FRESNO, Calif. (AP) — Think of farms and images of tractors and combines come to mind. But what about laptops, smartphones and tablets?

The number of farmers with Internet access on a variety of digital gadgets has dramatically increased, changing the way farms do business. Farmers say they're increasingly using the Internet to speed up their work flow, improve their farming techniques, market their crops, connect with customers and retailers, and fulfill a variety of regulatory requirements.

Within the past decade, the number of farms with an Internet connection has increased by nearly 20 percentage points, according to a report issued by the U.S. Department of Agriculture earlier this month.

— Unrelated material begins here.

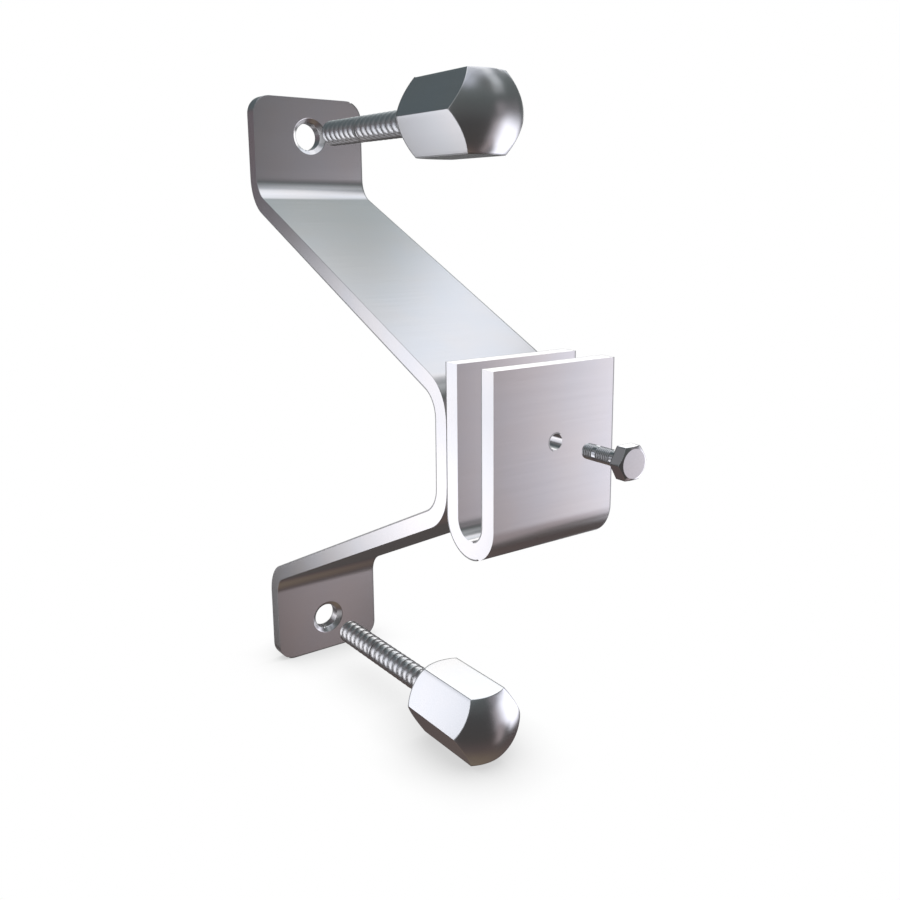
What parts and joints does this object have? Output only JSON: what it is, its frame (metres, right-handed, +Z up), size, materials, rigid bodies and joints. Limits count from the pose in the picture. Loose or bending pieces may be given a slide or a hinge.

More than half of America's farms now have access to the Internet, with farmers in the West with the highest access.

"The Internet is such an integral part of doing business in agriculture," said Dan Errotabere, who farms 3,500 acres in Riverdale, Calif., 25 miles south of Fresno. "If the power goes off, everything on the farm seems to stop. Everything is so electronic now."

Farmers still lag behind the general population — nearly 80 percent of Americans surf the Web at home — but the fact that Internet-enabled devices have become less expensive and more portable has fueled the increase.

Big farms like Errotabere's have the most access, the USDA report shows. More than 70 percent of farms with sales of $250,000 or more use the Internet for farm business.

For Errotabere, the Internet is key in communicating with and delivering documents to government officials, manufacturers, packers and retailers. His staff files reports online, catches up with pest control advisers via email and receives text messages about the weather.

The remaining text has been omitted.